I question the theory behind flash caches. The storage hierarchy works because the various levels are each over an order of magnitude faster/slower than their neighbors in the worst case. Flash is an odd medium for caching hard disks because while it's about an order of magnitude faster than the disk for random access, it's comparable or even slower than today's commodity SATA drives in sequential access. Managing a flash cache is tricky because you not only need to worry about evicting least-recently-used filesystem pages, but you also want to bypass the cache during sequential I/O and evict pages that are usually accessed sequentially. I wonder if they even bother implementing these considerations.

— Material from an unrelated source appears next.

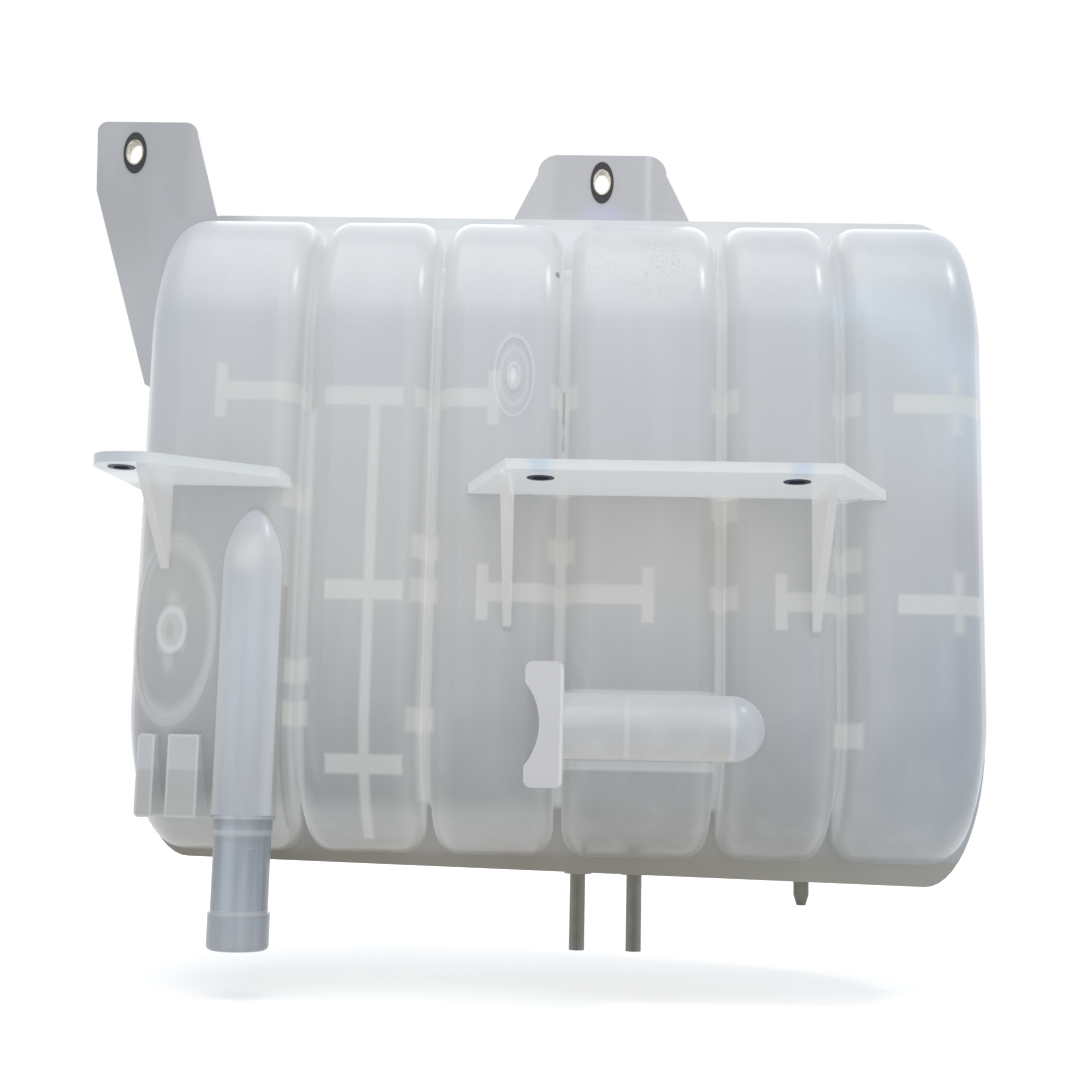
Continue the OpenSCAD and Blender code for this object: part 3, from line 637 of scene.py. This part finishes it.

Now that the world is being thrust toward Vista, all three major platforms effectively use main memory as a disk cache, and DRAM wipes the floor with any mass storage medium, including an enterprise-class SAN. It's about 20x as expensive as flash, but typical working sets for desktop applications are likely to fit in the memory left over for the disk cache. There's no substitute for plenty of DRAM. At least not until MRAM or PRAM hits the market. Flash is a great removable storage medium, but it's being shoe-horned into a new role as a cache, and it just isn't a good fit. Wear-leveling will make it feasible, but nothing will make it a strong performer.
As for the tablet device, this doesn't surprise me at all. These days, you should expect almost any new computing device (not marketed by Apple or Microsoft) to support Linux. How do you think they test the hardware during development? Linux is the bring-up platform of choice for device manufacturers. All of IBM's new hardware is debugged on Linux before AIX, i5/OS, z/OS, or Windows enters the picture. It's easier, more flexible, and cost-effective. It just makes more sense. As the "PC" evolves to take on new shapes and sizes, free software platforms will have a pragmatic advantage.